Objective:
The lines below are to be quoted exactly, from the first through the one that contains "flags = [f for _, _, f in prof]".

Given material:

# # # # #

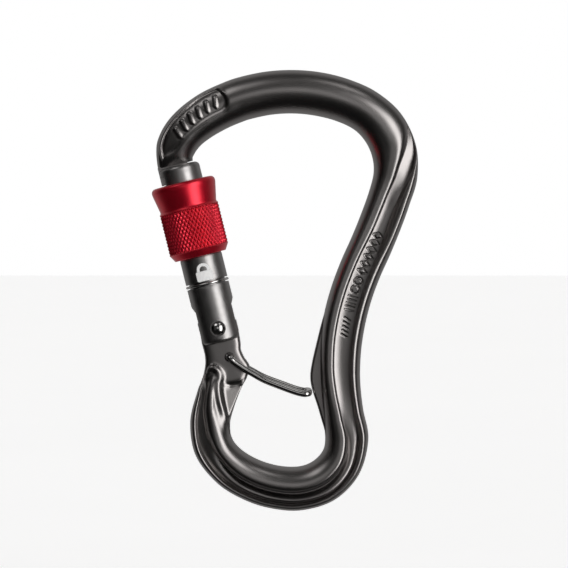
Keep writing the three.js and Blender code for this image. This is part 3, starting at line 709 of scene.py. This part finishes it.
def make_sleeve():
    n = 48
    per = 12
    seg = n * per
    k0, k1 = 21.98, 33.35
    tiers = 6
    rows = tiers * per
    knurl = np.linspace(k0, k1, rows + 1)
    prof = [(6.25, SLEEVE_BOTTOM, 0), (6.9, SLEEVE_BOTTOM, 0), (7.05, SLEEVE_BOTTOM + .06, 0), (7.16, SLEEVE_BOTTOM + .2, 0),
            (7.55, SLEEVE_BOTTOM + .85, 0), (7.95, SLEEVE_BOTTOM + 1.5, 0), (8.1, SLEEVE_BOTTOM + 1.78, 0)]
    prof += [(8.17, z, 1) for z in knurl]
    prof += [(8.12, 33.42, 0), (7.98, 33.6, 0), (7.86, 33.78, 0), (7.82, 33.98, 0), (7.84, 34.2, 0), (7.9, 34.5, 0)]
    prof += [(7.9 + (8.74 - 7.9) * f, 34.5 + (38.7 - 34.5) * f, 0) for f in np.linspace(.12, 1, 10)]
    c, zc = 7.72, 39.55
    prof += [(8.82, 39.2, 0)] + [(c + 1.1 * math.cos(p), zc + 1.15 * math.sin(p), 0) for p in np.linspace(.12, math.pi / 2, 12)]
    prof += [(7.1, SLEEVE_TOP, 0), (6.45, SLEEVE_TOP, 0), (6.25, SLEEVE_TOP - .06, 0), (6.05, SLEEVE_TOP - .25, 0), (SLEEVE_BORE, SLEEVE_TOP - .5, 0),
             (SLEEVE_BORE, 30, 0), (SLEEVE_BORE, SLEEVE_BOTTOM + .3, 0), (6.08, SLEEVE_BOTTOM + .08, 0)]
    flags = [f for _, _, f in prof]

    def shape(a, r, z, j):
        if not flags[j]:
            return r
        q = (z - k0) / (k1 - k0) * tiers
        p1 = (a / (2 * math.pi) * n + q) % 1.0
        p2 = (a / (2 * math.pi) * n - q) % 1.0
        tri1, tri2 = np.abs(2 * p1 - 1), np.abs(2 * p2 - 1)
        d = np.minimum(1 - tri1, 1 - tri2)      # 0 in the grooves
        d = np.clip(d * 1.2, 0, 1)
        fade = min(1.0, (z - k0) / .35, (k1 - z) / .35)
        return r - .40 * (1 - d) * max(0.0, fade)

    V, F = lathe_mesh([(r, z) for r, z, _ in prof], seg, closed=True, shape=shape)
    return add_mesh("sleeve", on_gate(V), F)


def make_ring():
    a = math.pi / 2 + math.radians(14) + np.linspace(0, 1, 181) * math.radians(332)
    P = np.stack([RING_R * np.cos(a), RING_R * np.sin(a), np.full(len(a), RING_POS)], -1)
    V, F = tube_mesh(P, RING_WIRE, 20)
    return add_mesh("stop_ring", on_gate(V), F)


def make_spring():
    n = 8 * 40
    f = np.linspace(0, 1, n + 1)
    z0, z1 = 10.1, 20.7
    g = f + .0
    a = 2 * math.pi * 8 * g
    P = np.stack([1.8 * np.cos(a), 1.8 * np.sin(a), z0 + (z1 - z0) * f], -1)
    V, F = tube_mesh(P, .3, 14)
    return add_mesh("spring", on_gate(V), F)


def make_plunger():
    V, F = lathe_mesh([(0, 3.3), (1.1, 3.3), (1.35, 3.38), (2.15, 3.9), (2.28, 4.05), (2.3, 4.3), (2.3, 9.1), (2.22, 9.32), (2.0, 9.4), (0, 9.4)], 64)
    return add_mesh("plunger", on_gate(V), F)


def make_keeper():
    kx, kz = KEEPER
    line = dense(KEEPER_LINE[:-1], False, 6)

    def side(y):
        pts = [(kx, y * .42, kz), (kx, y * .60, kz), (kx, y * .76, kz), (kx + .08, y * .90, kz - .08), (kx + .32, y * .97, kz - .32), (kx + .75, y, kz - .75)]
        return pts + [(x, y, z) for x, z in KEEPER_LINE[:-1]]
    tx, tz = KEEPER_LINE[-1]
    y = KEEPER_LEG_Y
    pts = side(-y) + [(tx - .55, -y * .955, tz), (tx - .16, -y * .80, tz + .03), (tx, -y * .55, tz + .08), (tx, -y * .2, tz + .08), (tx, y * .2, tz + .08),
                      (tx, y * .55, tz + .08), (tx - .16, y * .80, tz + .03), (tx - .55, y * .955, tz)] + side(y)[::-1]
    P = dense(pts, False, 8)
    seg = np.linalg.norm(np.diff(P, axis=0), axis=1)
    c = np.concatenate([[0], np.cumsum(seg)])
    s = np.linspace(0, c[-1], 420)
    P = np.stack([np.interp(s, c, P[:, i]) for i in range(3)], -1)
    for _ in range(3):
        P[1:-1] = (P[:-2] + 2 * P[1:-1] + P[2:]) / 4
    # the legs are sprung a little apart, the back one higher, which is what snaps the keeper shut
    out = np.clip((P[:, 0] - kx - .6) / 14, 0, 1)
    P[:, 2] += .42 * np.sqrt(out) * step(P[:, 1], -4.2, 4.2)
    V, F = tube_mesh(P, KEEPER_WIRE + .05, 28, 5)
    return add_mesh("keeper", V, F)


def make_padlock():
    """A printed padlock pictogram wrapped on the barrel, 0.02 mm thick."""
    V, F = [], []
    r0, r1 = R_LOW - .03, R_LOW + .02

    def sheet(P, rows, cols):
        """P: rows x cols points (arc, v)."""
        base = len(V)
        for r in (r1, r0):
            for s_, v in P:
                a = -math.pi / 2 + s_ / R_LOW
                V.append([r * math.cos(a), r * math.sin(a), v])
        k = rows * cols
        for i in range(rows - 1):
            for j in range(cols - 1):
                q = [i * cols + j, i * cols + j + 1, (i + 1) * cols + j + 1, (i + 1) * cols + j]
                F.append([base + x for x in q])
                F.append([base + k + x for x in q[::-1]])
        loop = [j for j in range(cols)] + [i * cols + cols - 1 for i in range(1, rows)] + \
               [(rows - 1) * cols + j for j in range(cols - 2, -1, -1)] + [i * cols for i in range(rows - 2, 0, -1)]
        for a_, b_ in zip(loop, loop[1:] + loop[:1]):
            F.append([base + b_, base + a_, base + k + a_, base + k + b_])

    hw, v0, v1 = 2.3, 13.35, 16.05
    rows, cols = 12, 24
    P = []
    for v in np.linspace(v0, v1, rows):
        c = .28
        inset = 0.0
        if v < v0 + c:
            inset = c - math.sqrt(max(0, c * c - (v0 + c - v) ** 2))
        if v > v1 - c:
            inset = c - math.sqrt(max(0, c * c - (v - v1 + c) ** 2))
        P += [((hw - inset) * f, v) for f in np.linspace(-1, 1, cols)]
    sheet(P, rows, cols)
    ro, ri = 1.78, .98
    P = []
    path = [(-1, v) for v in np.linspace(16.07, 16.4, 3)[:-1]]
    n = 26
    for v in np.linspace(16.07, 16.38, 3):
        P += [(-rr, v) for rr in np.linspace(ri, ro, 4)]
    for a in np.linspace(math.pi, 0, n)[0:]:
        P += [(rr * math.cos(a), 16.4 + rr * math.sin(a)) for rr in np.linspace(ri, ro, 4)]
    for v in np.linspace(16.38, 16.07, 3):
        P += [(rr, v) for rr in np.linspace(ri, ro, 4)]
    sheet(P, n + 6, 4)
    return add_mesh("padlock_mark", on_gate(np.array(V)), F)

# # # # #

Output of the exercise:
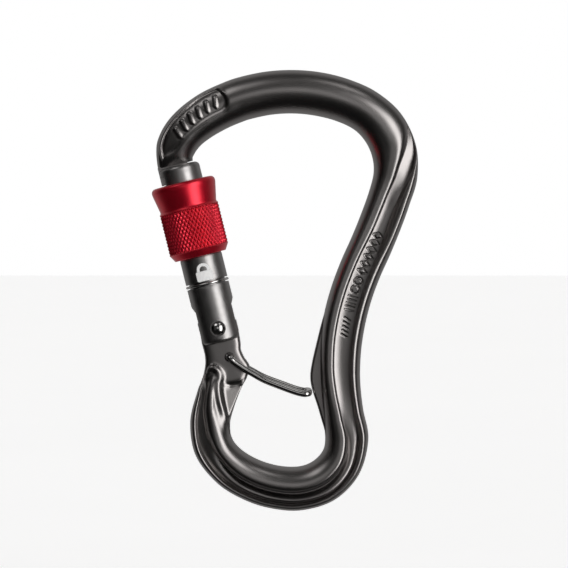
Keep writing the three.js and Blender code for this image. This is part 3, starting at line 709 of scene.py. This part finishes it.
def make_sleeve():
    n = 48
    per = 12
    seg = n * per
    k0, k1 = 21.98, 33.35
    tiers = 6
    rows = tiers * per
    knurl = np.linspace(k0, k1, rows + 1)
    prof = [(6.25, SLEEVE_BOTTOM, 0), (6.9, SLEEVE_BOTTOM, 0), (7.05, SLEEVE_BOTTOM + .06, 0), (7.16, SLEEVE_BOTTOM + .2, 0),
            (7.55, SLEEVE_BOTTOM + .85, 0), (7.95, SLEEVE_BOTTOM + 1.5, 0), (8.1, SLEEVE_BOTTOM + 1.78, 0)]
    prof += [(8.17, z, 1) for z in knurl]
    prof += [(8.12, 33.42, 0), (7.98, 33.6, 0), (7.86, 33.78, 0), (7.82, 33.98, 0), (7.84, 34.2, 0), (7.9, 34.5, 0)]
    prof += [(7.9 + (8.74 - 7.9) * f, 34.5 + (38.7 - 34.5) * f, 0) for f in np.linspace(.12, 1, 10)]
    c, zc = 7.72, 39.55
    prof += [(8.82, 39.2, 0)] + [(c + 1.1 * math.cos(p), zc + 1.15 * math.sin(p), 0) for p in np.linspace(.12, math.pi / 2, 12)]
    prof += [(7.1, SLEEVE_TOP, 0), (6.45, SLEEVE_TOP, 0), (6.25, SLEEVE_TOP - .06, 0), (6.05, SLEEVE_TOP - .25, 0), (SLEEVE_BORE, SLEEVE_TOP - .5, 0),
             (SLEEVE_BORE, 30, 0), (SLEEVE_BORE, SLEEVE_BOTTOM + .3, 0), (6.08, SLEEVE_BOTTOM + .08, 0)]
    flags = [f for _, _, f in prof]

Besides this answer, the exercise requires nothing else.